The third piece of the puzzle is the rapid improvements to the Apple A-series CPU family. Remember, CPUs are finished and taped out a year or more before they actually ship. Even as Apple was evaluating its own ability to match or beat Intel’s performance and power efficiency, it was also watching its own ability to deliver successful CPU designs, one generation after the other.

The most exciting thing about Apple’s plan to transition to its own ARM CPUs is that we’re going to see whether x86 or ARM is faster, after a decade or more of speculation. For decades, certain CPU enthusiasts have groused bitterly that Intel never launched anything better than the x86 architecture. (Intel, for the record, tried).

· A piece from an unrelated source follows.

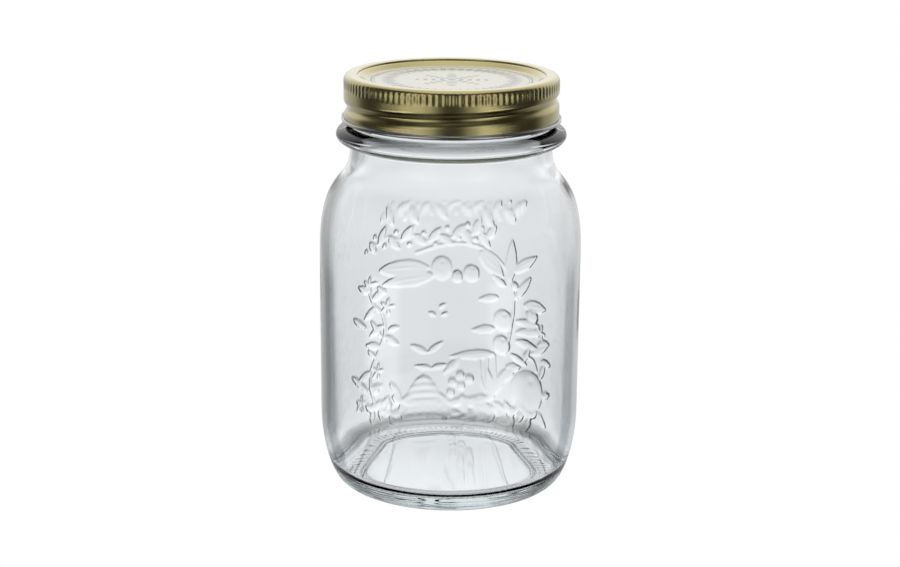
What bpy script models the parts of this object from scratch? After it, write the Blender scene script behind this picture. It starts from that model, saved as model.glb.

Now we’ll get to find out what the tradeoffs are when a high-performance ARM microprocessor debuts against the x86 CPUs we’re all familiar with. There are only a handful of companies that could even attempt to take on Intel and AMD in the x86 market. After decades, somebody finally stepped up to try.

I suspect this would have happened, no matter what. In order to assume it wouldn’t have, we have to assume a world in which Intel didn’t just deliver 10nm on time — it delivered 10nm and went on to outpace Apple’s A-series to such a degree that the Cupertino company would never feel it had a chance of catching up.

It’s not clear that would have happened. Post Sandy Bridge, we watched Intel shift to 22nm and 14nm before it hit 10nm roadblocks. SNB was the last major uplift for Intel until Coffee Lake started adding cores in 2017. The company hadn’t shown any interest in increasing CPU core counts until AMD forced it to. It’s completely possible we’d still be looking at the same 2C/4T, 4C/4T, 4C/8T configurations that typified 2011 – 2017 in 2020 if Ryzen hadn’t been as good as it was.

There’s no sign Intel was on some kind of tear before it was derailed by 10nm troubles. Ultimately, I think even stronger year-on-year improvements from Intel might only have postponed the inevitable. It’s not just a question of Skylake’s quality control. It’s everything else that’s happened to Intel over the past five years.